What made Tarkenton such a famous and formidable quarterback was that he knew what to do when the best-planned offensive plays broke down. The “plays” could “break” either because someone missed an assignment, made a mistake, or a defensive player broke through the offensive line.
Rather than panic, Tarkenton looked at the entire field for new ways to move forward. And while he was improvising new strategies he scrambled from sideline to sideline, turning broken patterns into big plays that won games for the Minnesota Vikings and the New York Giants.
God can turn the broken patterns of our lives into huge gains and forward progress, if we will only remember “WHICH END IS UP.” God redeems the broken patterns of our lives and makes us strongest precisely where we broke down the most and worst.
It is a challenge, after having knelt at the manger to make the decision to follow the re-directing voice to live out our faith in the shove and pull of ordinary parish life, in the give and take of the struggle to be the people we are to be in the midst of all the issues, lively and grave, facing our church, our world during this new decade and the 50th year of our journey of faith as a congregation. There’s only one way to let God out of the Bible, and that is for you and me, having knelt at the manger—having “Beheld His Glory”—allow ourselves in full devotion to be re-directed in our daily lives by being the Heart, Hands, and Voice of Christ.

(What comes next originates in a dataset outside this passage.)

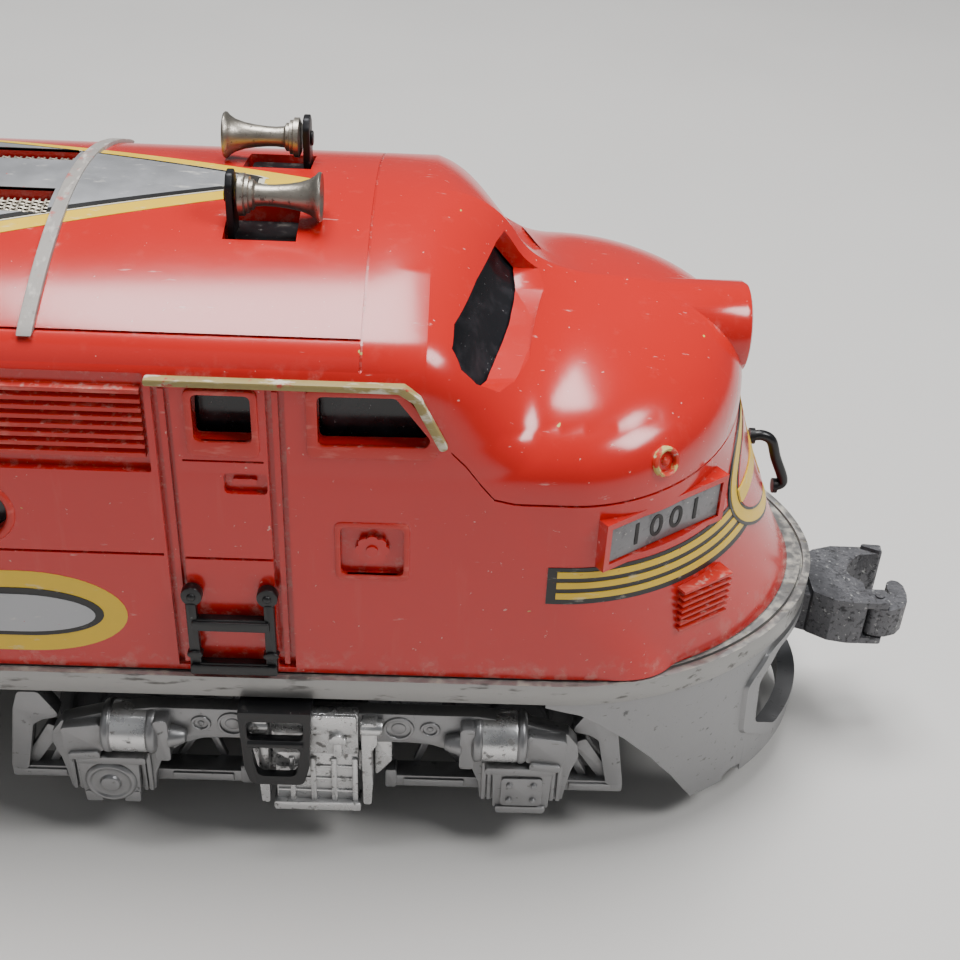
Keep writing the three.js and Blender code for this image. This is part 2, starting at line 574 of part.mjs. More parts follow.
function pickupArm() {
  const { hingeX, hingeZ, rollerX, rollerZ } = PICKUP;
  const sheet = box([-1.5, -5, 5], [hingeX, 5, 6]);
  const barrel = rod([hingeX, -5, hingeZ], [hingeX, 5, hingeZ], 1.6, 14);
  const ears = join(box([rollerX - 1.4, 4, 2.6], [0, 5, 6]), box([rollerX - 1.4, -5, 2.6], [0, -4, 6]));
  const pin = rod([rollerX, -4.5, rollerZ], [rollerX, 4.5, rollerZ], 0.6, 8);
  return join(cut(join(sheet, barrel), rod([hingeX, -8, hingeZ], [hingeX, 8, hingeZ], 1, 10)), ears, pin);
}

function pickupRoller() {
  const { rollerX, rollerZ, rollerRadius } = PICKUP;
  return cut(rod([rollerX, -3.7, rollerZ], [rollerX, 3.7, rollerZ], rollerRadius, 18),
    rod([rollerX, -6, rollerZ], [rollerX, 6, rollerZ], 0.9, 10));
}

function motorHousing() {
  const low = [WORM_X - 11.5, -12, 22.3];
  const high = [WORM_X + 11.5, 12, 50];
  return cut(box(low, high), rod([WORM_X, 0, 26], [WORM_X, 0, 55], 9.8, 20), rod([WORM_X, 0, 20], [WORM_X, 0, 30], 1.6, 10));
}

function brushPlate() {
  const plate = box([WORM_X - 11.5, -12, 50.3], [WORM_X + 11.5, 12, 52.3]);
  const tubes = [-1, 1].map((side) => rod([WORM_X, 6.5 * side, 52], [WORM_X, 6.5 * side, 56], 2.2, 12));
  return cut(join(plate, ...tubes), rod([WORM_X, 0, 48], [WORM_X, 0, 58], 1.6, 10));
}

function armature() {
  return moved(turned([[0, 5.6], [1.2, 5.6], [1.2, 27], [9.2, 27.6], [9.2, 44], [5.5, 45.5], [5.5, 47.5], [1.2, 48],
    [1.2, 55], [0, 55]], 18), WORM_X, 0, 0);
}

function driveWorm() {
  const profile = [[1.5, 7.4]];
  for (let z = 7.4; z < 15; z += 2) profile.push([GEAR.wormRadius - 0.8, z], [GEAR.wormRadius, z + 1]);
  profile.push([GEAR.wormRadius - 0.8, 15.4], [1.5, 15.4], [1.5, 7.4]);
  return moved(turned(profile, 10), WORM_X, 0, 0);
}

function wormGear() {
  const points = [];
  for (let i = 0; i < GEAR.teeth * 4; i += 1) {
    const radius = i % 4 < 2 ? GEAR.radius : GEAR.root;
    const angle = (2 * Math.PI * (i + 0.5)) / (GEAR.teeth * 4);
    points.push([DRIVE_AXLE_X + radius * Math.cos(angle), AXLE_Z + radius * Math.sin(angle)]);
  }
  return cut(prism('y', points, -1.8, 1.8), axleHole(DRIVE_AXLE_X));
}

const axle = (x) => rod([x, -20.4, AXLE_Z], [x, 20.4, AXLE_Z], AXLE_RADIUS, 14);

function wheel(x) {
  const profile = [[2.3, 14.3], [11.4, 14.3], [11.6, 15.2], [10.6, 16], [10.3, 20.2], [8.4, 20.2], [8, 18.8],
    [2.3, 18.8], [2.3, 14.3]];
  return moved(turned(profile, 18).rotate([-90, 0, 0]), x, 0, AXLE_Z);
}

// ---------------------------------------------------------------- couplers, drawn pointing forward

const HEAD_LENGTH = 15;
const KNUCKLE_PIVOT = [10, -5.2];

function couplerArm(tipX) {
  const base = tipX - HEAD_LENGTH;
  const { bottom, top, halfWidth } = COUPLER;
  const outline = [[0, -4.5], [6, -halfWidth], [8.2, -halfWidth], [8.2, -1.6], [6.4, -0.2], [6.4, 2.4], [9, 5],
    [13, 5.5], [13, halfWidth], [5, halfWidth], [0, 4.5]];
  const head = prism('z', outline.map(([x, y]) => [x + base, y]), bottom, top);
  const ear = [[8, -halfWidth], [11.4, -halfWidth], [11.4, -3.6], [8, -3.6]].map(([x, y]) => [x + base, y]);
  const bar = box([COUPLER_PIVOT_X, -2.5, 17.6], [base + 3, 2.5, 20.4]);
  const eye = rod([COUPLER_PIVOT_X, 0, 17.6], [COUPLER_PIVOT_X, 0, 20.4], 4, 18);
  const bore = rod([COUPLER_PIVOT_X, 0, 10], [COUPLER_PIVOT_X, 0, 30], 2.1, 14);
  const pin = rod([base + KNUCKLE_PIVOT[0], KNUCKLE_PIVOT[1], bottom], [base + KNUCKLE_PIVOT[0], KNUCKLE_PIVOT[1], top], 0.7, 10);
  return join(head, prism('z', ear, bottom, bottom + 1.1), prism('z', ear, top - 1.1, top), cut(join(bar, eye), bore), pin);
}

function knuckle(tipX) {
  const base = tipX - HEAD_LENGTH;
  const [px, py] = KNUCKLE_PIVOT;
  const finger = [[px, py - 1.5], [13, -6.4], [15, -4], [15, -0.4], [13.4, 0.6], [12.4, -0.6], [12.6, -2.8], [px + 0.6, py + 1.5]];
  const low = COUPLER.bottom + 1.4;
  const high = COUPLER.top - 1.4;
  const hub = rod([base + px, py, low], [base + px, py, high], 1.5, 16);
  return cut(join(prism('z', finger.map(([x, y]) => [x + base, y]), low, high), hub),
    rod([base + px, py, 10], [base + px, py, 30], 1, 10));
}

// ---------------------------------------------------------------- assembly

const locomotive = new THREE.Group();

function add(group, name, body, material) {
  const mesh = new THREE.Mesh(surface(body), material);
  mesh.name = name;
  group.add(mesh);
}

// A piece drawn for the left side, and its mirror image for the right.
function addPair(group, name, body, material) {
  add(group, `${name}_left`, body, material);
  add(group, `${name}_right`, mirrored(body), material);
}

function addWheelset(group, name, x) {
  add(group, `${name}_axle`, axle(x), FINISH.bareSteel);
  addPair(group, `${name}_wheel`, wheel(x), FINISH.sintered);
}

function addBody(group) {
  add(group, 'body_shell', bodyShell(), FINISH.redPlastic);
  addPair(group, 'windshield', windshieldPane(), FINISH.clearPlastic);
  addPair(group, 'side_glazing', sideGlazing(), FINISH.clearPlastic);
  addPair(group, 'porthole_glazing', portholeGlazing(), FINISH.clearPlastic);
  add(group, 'headlight_lens', headlightLens(), FINISH.lens);
  addPair(group, 'number_board', numberBoard(), FINISH.plate);
  add(group, 'horn_bracket_left', hornBracket(-1), FINISH.blackSteel);
  add(group, 'horn_bracket_right', mirrored(hornBracket(1)), FINISH.blackSteel);
  add(group, 'horn_left', horn(-1), FINISH.bareSteel);
  add(group, 'horn_right', mirrored(horn(1)), FINISH.bareSteel);
  addPair(group, 'roof_screen', roofScreen(), FINISH.blackSteel);
  add(group, 'nose_grab_rail', grabRail(), FINISH.blackPlastic);
  addPair(group, 'door_step', doorStep(), FINISH.blackPlastic);
  add(group, 'lamp_bracket', lampBracket(), FINISH.brass);
  add(group, 'lamp_bulb', lampBulb(), FINISH.lens);
}

function addChassis(group) {
  add(group, 'chassis_frame', chassisFrame(), FINISH.silverPaint);
  add(group, 'front_pilot', frontPilot(), FINISH.silverPaint);
  add(group, 'fuel_tank', fuelTank(), FINISH.silverPaint);
  add(group, 'body_screw_front', bodyScrew(BODY_SCREW_X.front, PILOT.top - PILOT.web - GAP), FINISH.blackSteel);
  add(group, 'body_screw_rear', bodyScrew(BODY_SCREW_X.rear, FRAME.bottom - GAP), FINISH.blackSteel);
  add(group, 'rear_pivot_screw', join(rod([REAR_TRUCK_X, 0, 9], [REAR_TRUCK_X, 0, 34], 2.5, 14),
    rod([REAR_TRUCK_X, 0, FRAME.top + GAP], [REAR_TRUCK_X, 0, 34.5], 5, 16)), FINISH.bareSteel);
  add(group, 'reversing_unit', reversingUnit(), FINISH.phenolic);
  add(group, 'reversing_lever', reversingLever(), FINISH.blackSteel);
}

function addFrontTruck(group) {
  const tipX = COUPLER.tipX - FRONT_TRUCK_X;
  add(group, 'front_truck_frame', frontTruckFrame(), FINISH.zinc);
  addPair(group, 'front_side_frame', sideFrame(), FINISH.silverPaint);
  addPair(group, 'stirrup_step', stirrupStep(), FINISH.blackPlastic);
  add(group, 'motor_housing', motorHousing(), FINISH.blackSteel);
  add(group, 'brush_plate', brushPlate(), FINISH.phenolic);
  add(group, 'armature', armature(), FINISH.copper);
  add(group, 'drive_worm', driveWorm(), FINISH.brass);
  add(group, 'worm_gear', wormGear(), FINISH.brass);
  addWheelset(group, 'front_lead', HALF_BASE);
  addWheelset(group, 'front_drive', DRIVE_AXLE_X);
  add(group, 'front_coupler_arm', couplerArm(tipX), FINISH.zinc);
  add(group, 'front_knuckle', knuckle(tipX), FINISH.zinc);
}

function addRearTruck(group) {
  const tipX = COUPLER.tipX + REAR_TRUCK_X;
  add(group, 'rear_truck_frame', rearTruckFrame(), FINISH.blackSteel);
  addPair(group, 'rear_side_frame', sideFrame(), FINISH.silverPaint);
  addWheelset(group, 'rear_lead', HALF_BASE);
  addWheelset(group, 'rear_trail', -HALF_BASE);
  add(group, 'pickup_arm', pickupArm(), FINISH.copper);
  add(group, 'pickup_roller', pickupRoller(), FINISH.bareSteel);
  add(group, 'rear_coupler_arm', couplerArm(tipX).rotate([0, 0, 180]), FINISH.zinc);
  add(group, 'rear_knuckle', knuckle(tipX).rotate([0, 0, 180]), FINISH.zinc);
}

const frontTruck = new THREE.Group();
const rearTruck = new THREE.Group();
frontTruck.position.x = FRONT_TRUCK_X;
rearTruck.position.x = REAR_TRUCK_X;
locomotive.add(frontTruck, rearTruck);
addBody(locomotive);
addChassis(locomotive);
addFrontTruck(frontTruck);
addRearTruck(rearTruck);

export default locomotive;
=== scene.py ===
"""The finished look of a three-rail electric toy locomotive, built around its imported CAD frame.

Sizes are millimetres in the frame's own axes: +X towards the nose, +Y to the locomotive's left, +Z up
from the ground under the wheel flanges. A mesh is turned to metres when it becomes a Blender object.
"""

import logging
import math
from collections.abc import Iterable, Sequence
from dataclasses import dataclass, field
from enum import Enum

import bpy
import numpy as np
from mathutils import Matrix, Vector


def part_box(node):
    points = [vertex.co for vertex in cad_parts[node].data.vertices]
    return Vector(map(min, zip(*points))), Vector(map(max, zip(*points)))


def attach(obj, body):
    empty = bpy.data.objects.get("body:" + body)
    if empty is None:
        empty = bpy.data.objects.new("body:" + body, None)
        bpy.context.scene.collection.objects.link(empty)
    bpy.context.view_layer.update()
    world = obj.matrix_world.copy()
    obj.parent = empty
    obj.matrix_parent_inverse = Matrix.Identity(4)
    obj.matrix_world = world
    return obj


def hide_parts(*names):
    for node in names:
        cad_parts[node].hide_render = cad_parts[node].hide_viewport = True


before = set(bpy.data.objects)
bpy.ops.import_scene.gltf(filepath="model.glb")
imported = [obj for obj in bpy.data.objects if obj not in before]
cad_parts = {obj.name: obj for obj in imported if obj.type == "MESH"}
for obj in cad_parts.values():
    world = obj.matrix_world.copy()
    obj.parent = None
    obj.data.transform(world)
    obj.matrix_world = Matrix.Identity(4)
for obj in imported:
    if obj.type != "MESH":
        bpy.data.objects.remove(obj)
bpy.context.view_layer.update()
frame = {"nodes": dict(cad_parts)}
LOG = logging.getLogger("locomotive")
MM = 0.001

Point = Sequence[float]


# ---------------------------------------------------------------- sizes taken from the frame


def corner(node: str, which: int) -> np.ndarray:
    """Returns a CAD node's lowest (0) or highest (1) corner in millimetres."""
    return np.array(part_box(node)[which]) / MM


def corners(node: str) -> tuple[np.ndarray, np.ndarray]:
    """Returns a CAD node's lowest and highest corners in millimetres."""
    return corner(node, 0), corner(node, 1)


def middle(node: str) -> np.ndarray:
    """Returns the middle of a CAD node's box in millimetres."""
    return sum(corners(node)) / 2


WHEELBASE = middle("front_lead_axle")[0] - middle("front_drive_axle")[0]
CAB = float(middle("front_lead_axle")[0] - WHEELBASE / 2)
REAR_TRUCK = float(middle("rear_lead_axle")[0] - WHEELBASE / 2)
AXLE_Z = float(middle("front_lead_axle")[2])
BODY_REAR = float(corner("body_shell", 0)[0])
SHELL_BOTTOM = float(corner("body_shell", 0)[2])
FRAME_BOTTOM, FRAME_TOP = float(corner("chassis_frame", 0)[2]), float(corner("chassis_frame", 1)[2])
SIDES = (("left", 1), ("right", -1))
SCREEN, HORN_TAB = "roof_screen_left", "horn_bracket_left"
BOLT_XS = (139, -145)  # of the two screws that hold the body
BOARD_REAR, BOARD_FRONT = (36.2, 30.7), (51.2, 19.8)  # the left number board's line, from the cab's centre


# ---------------------------------------------------------------- shapes


@dataclass
class Shape:
    """A closed surface: corner points in millimetres, and faces that look outwards."""

    points: np.ndarray
    faces: list[tuple[int, ...]]

    def moved(self, x: float = 0.0, y: float = 0.0, z: float = 0.0) -> "Shape":
        """Returns a copy moved by x, y and z."""
        return Shape(self.points + np.array([x, y, z]), self.faces)

    def flipped(self, axis: int = 1) -> "Shape":
        """Returns the mirror image across the plane through the origin that faces along an axis."""
        scale = np.ones(3)
        scale[axis] = -1
        return Shape(self.points * scale, [tuple(reversed(f)) for f in self.faces])

    def turned(self, axis: str, degrees: float) -> "Shape":
        """Returns a copy turned about an axis through the origin."""
        spin = np.array(Matrix.Rotation(math.radians(degrees), 3, axis.upper()))
        return Shape(self.points @ spin.T, self.faces)

    def inside_out(self) -> "Shape":
        """Returns a copy whose faces look the other way."""
        return Shape(self.points, [tuple(reversed(f)) for f in self.faces])

    def on_side(self, sign: int) -> "Shape":
        """Returns the shape itself for the left side (1), or its mirror image for the right side (-1)."""
        return self if sign > 0 else self.flipped()


def both(shapes: Iterable[Shape]) -> list[Shape]:
    """Returns shapes drawn for the left side together with their mirror images."""
    shapes = list(shapes)
    return shapes + [s.flipped() for s in shapes]


PUSH_ORDER = {"x": (2, 0, 1), "y": (0, 2, 1), "z": (0, 1, 2)}
TURN_ORDER = {"x": (2, 0, 1), "y": (1, 2, 0), "z": (0, 1, 2)}


def signed_area(outline: Sequence[Point]) -> float:
    """Returns twice an outline's area, which is negative where it runs clockwise."""
    flat = np.array(outline, float)
    ahead = np.roll(flat, -1, axis=0)
    return float(np.sum(flat[:, 0] * ahead[:, 1] - ahead[:, 0] * flat[:, 1]))


def rectangle(left: float, bottom: float, right: float, top: float) -> tuple[tuple[float, float], ...]:
    """Returns an upright rectangle's corners, from the low left one round to the high left one."""
    return (left, bottom), (right, bottom), (right, top), (left, top)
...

The Magi made that very decision of devotion. They fell on their knees, offered their gifts—the symbols of their lives—in worship before the Christ. They placed themselves at God’s pleasure, allowing themselves to be re-directed now that they knew WHICH END IS UP! Rather than using God to fulfill our ambitions, devotion to Christ consists of making ourselves available to God to fulfill His ambitions through us. AMEN!